Cultus Lake Park Board is looking at new idea to tackle its goose management problem.

Cultus Lake Park Board is looking at new idea to tackle its goose management problem.

Call for dogs to help control geese at Cultus Lake

Cultus Lake Park Board is still on the hunt for a good goose management strategy.

Cultus Lake Park Board is still on the hunt for a good goose management strategy.

The resident population of Canada geese has increased in recent years at the lake, which means substantially more unappealing goose poop on the beaches.

Lake resident Max Newhouse presented a proposal to the park board on July 27 that would see a handler and a trained border collie used to keep the geese at bay.

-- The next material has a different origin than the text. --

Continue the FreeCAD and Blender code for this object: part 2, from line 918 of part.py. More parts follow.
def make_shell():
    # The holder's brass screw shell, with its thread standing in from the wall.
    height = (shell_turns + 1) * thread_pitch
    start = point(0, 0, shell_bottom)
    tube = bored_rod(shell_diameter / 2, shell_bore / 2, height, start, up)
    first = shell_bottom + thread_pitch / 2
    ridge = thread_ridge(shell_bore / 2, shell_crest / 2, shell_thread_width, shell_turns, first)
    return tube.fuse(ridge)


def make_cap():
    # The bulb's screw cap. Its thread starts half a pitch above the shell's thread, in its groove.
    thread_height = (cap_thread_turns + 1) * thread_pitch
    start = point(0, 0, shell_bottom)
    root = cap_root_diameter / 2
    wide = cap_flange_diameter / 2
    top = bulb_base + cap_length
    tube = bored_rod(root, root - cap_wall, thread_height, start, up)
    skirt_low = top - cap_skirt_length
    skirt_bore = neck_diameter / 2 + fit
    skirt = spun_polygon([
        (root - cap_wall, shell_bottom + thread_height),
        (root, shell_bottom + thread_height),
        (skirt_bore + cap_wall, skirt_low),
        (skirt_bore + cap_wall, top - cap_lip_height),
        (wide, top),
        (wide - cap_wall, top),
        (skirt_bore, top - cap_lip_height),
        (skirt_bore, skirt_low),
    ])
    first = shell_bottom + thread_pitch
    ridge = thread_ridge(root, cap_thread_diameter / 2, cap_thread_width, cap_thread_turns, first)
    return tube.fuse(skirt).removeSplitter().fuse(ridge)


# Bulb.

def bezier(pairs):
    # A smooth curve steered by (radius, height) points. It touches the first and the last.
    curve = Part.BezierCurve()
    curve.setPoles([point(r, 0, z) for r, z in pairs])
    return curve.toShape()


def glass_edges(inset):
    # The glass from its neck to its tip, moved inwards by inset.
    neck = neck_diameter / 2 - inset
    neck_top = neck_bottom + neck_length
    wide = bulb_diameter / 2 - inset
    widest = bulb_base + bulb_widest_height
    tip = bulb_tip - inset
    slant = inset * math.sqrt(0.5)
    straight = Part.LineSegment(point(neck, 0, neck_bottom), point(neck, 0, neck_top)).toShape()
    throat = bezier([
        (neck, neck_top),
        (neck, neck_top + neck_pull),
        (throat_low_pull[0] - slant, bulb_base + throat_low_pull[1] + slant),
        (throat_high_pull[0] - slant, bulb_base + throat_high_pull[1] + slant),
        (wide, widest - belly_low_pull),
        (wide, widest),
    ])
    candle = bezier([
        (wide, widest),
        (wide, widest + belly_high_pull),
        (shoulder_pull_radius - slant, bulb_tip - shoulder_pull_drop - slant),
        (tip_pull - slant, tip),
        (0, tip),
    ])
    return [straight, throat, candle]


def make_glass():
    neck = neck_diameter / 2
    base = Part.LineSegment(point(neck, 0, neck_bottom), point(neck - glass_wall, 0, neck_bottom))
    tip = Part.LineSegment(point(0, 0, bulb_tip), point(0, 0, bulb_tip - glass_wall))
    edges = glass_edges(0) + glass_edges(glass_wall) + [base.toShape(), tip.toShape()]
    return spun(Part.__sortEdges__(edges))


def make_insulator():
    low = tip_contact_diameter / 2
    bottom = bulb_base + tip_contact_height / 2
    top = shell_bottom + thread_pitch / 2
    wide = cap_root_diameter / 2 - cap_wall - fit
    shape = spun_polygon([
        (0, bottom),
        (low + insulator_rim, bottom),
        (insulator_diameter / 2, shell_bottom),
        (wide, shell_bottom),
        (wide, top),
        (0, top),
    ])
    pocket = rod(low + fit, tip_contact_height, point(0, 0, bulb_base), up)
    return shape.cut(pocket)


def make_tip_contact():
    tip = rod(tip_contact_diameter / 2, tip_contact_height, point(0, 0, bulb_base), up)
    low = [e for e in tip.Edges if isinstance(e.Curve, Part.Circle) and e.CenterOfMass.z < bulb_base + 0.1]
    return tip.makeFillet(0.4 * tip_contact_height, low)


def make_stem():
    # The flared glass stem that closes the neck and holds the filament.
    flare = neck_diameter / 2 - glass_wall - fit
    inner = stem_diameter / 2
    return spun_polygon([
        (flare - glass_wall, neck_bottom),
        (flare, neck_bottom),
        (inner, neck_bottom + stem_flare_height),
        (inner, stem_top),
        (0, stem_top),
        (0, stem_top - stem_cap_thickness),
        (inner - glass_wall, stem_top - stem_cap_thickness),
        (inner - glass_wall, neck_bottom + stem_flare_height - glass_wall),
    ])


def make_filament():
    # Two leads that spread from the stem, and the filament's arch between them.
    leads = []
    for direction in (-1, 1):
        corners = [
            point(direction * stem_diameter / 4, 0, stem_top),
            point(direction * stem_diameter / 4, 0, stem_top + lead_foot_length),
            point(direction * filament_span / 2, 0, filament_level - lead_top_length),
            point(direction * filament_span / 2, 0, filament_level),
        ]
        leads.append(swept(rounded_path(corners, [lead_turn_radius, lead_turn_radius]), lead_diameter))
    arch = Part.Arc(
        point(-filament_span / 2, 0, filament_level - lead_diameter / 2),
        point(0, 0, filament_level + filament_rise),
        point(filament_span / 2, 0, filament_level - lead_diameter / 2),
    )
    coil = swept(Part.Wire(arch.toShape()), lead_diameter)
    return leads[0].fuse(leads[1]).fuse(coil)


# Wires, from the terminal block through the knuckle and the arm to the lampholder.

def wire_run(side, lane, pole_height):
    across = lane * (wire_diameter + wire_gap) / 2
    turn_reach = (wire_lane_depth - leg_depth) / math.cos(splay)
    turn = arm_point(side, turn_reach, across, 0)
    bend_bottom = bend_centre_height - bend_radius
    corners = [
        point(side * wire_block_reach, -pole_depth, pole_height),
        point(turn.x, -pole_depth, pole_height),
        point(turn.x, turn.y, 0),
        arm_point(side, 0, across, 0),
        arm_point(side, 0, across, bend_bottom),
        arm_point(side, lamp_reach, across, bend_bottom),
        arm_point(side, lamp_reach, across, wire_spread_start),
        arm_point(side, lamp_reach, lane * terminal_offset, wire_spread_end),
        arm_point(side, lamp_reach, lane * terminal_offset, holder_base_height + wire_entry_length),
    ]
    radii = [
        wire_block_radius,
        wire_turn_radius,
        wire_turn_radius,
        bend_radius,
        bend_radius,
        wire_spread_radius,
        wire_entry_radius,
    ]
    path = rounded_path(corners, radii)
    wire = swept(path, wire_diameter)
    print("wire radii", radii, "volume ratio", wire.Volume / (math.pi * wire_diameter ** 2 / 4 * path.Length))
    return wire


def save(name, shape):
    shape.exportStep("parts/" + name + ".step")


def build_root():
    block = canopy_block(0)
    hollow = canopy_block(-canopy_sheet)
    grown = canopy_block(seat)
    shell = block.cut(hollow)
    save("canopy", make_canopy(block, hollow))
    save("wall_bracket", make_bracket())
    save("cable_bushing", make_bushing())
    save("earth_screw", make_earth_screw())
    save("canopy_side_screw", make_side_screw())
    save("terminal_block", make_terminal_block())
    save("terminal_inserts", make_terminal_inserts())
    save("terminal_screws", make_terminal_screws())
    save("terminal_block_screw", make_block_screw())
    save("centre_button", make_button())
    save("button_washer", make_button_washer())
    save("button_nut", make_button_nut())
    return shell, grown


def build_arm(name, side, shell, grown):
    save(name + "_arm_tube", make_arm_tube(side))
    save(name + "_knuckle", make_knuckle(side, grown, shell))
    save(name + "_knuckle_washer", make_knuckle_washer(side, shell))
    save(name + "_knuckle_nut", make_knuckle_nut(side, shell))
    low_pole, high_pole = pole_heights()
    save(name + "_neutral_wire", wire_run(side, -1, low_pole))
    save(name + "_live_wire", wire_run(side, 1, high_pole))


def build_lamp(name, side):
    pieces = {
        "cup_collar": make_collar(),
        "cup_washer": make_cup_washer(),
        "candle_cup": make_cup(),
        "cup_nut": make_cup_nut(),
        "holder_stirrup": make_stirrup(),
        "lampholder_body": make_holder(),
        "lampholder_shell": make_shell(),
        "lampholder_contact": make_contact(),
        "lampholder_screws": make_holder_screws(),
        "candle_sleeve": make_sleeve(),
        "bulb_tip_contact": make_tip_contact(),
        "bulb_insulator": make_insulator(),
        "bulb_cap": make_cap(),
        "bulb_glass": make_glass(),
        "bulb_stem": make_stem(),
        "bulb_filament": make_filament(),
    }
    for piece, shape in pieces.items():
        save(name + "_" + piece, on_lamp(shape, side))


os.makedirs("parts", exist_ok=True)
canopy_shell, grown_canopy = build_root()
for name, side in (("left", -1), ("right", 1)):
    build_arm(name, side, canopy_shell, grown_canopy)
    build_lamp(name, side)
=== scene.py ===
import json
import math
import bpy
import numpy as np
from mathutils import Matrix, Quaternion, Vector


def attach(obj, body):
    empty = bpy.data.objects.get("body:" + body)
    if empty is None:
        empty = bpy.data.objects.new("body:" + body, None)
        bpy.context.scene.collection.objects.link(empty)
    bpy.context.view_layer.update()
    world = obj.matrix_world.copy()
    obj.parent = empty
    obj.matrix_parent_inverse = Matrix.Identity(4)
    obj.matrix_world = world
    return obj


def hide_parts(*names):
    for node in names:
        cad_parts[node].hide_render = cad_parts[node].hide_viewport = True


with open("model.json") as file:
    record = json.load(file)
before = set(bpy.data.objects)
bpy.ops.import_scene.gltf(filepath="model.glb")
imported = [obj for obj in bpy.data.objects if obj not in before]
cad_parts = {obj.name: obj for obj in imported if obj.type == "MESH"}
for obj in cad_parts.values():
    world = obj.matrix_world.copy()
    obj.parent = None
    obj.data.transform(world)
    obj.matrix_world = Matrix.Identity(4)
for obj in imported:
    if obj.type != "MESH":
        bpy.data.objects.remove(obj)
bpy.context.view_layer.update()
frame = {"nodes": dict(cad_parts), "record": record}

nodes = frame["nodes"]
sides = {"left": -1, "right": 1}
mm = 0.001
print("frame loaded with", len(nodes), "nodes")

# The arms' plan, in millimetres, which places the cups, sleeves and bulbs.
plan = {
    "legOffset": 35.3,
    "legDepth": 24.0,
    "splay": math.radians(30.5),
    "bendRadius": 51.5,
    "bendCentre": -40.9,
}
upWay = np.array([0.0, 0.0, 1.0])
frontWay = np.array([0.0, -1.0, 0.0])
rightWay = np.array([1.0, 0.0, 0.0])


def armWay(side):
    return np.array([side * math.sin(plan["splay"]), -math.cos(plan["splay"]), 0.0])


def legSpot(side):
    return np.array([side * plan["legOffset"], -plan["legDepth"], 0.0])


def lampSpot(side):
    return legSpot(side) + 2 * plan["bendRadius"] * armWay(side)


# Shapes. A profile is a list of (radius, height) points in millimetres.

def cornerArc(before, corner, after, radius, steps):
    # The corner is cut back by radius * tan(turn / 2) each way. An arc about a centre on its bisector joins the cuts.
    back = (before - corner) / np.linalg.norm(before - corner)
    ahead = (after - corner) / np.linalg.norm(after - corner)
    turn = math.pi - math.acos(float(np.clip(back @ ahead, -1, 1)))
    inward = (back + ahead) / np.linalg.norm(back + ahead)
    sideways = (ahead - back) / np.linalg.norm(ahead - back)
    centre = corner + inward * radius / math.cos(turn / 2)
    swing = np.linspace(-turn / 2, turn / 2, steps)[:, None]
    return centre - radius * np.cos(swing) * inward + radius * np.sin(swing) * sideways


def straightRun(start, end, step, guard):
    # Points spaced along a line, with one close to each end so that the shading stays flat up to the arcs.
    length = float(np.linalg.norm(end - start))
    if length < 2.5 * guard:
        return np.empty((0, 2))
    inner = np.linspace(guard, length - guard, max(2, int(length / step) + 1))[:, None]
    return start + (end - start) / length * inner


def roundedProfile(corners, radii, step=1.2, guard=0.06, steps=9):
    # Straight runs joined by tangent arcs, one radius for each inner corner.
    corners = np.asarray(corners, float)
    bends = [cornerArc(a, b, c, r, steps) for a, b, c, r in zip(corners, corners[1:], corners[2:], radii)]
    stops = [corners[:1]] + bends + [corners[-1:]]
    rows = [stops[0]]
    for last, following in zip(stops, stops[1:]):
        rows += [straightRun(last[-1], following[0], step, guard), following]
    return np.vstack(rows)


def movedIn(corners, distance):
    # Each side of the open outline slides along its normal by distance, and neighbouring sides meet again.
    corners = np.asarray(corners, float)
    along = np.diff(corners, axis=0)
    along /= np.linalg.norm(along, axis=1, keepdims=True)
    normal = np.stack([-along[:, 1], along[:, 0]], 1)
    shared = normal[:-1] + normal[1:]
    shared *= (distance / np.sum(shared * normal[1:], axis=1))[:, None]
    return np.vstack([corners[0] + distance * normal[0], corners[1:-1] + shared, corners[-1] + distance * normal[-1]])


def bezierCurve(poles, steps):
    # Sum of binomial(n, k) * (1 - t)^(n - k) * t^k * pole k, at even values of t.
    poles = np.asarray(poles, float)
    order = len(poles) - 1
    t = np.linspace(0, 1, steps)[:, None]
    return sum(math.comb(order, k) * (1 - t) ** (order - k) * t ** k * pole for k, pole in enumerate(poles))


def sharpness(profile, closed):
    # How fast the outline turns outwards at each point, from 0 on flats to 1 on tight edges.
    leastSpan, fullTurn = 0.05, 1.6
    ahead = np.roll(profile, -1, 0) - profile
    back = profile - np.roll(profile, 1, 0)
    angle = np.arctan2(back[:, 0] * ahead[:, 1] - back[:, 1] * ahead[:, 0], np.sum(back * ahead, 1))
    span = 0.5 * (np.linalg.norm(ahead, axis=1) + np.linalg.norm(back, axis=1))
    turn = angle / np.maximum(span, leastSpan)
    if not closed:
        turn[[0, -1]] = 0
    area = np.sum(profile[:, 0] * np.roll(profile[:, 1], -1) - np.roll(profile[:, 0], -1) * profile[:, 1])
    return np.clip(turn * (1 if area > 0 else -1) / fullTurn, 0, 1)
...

The Cultus Lake artist told The Progress he often counts the geese, as he’s on the beach quite often.

Sometimes there are 10, or 100 geese around. Other times there are as many as 300 at a time.

Park Board officials started looking into their goose management options last year, studying raking equipment and vacuum type machines to keep the beaches clean.

At the time, board chair Sacha Peter cited the growing numbers of geese, and the potential public health threat posed by the feces as part of the incentive for them to find solutions at Cultus Lake.

It could migrate from being an annoyance to a health issue, Peter said, and some Okanagan beaches were closed in the past because of high fecal counts in the water.

“There’s no quick fix with this one,” said Newhouse. “The geese are very persistent and very clever.”

He’d prefer not to see the geese culled, nor does he want to shake eggs, among the techniques employed by others.

“I’d like to see us cut down the population in a gentler and greener way.”

Newhouse started researching the goose problem being faced by so many other communities across the globe.

“The northern hemisphere has become overpopulated with the Canada geese, which is what Canada has now became famous for as well.”

He searched the world over for anyone trying to employ trained dogs for geese control, only to find a local expert nearby in Abbotsford who tackled the problem at Mill Lake with a geese team, as well as another expert out at the Vancouver Airport.

“The whole world is working on this problem.”

Park board officials recently voted to contact the expert in Abbotsford about the issue, as well as making it a bylaw contravention to feed wildlife in Cultus Lake Park.

“We’re investigating more options,” said Park Board chair Bob McCrea.

His understanding is that the goose feces problem is more unsightly, than it is a public health concern.

“We hope to have more to report at the first meeting in September,” he said.

McCrea said he personally he thinks the border collies are an incredible breed, the way they expertly herd other animals.

“They just love to herd. They live to herd.”

It probably works well in terms of controlling geese because the border collies don’t bark at their charges when they’re in herd mode, offered Newhouse.

“They crouch down like a predator and move forward, advancing on them in an intimidating manner.”

He doesn’t think shooing them works, or waving arms in the air, as well as letting dogs do their thing.

So far the response to the trained dog idea has been positive, said Newhouse.

“This is not something that has to be done right away. But it’s a good idea.”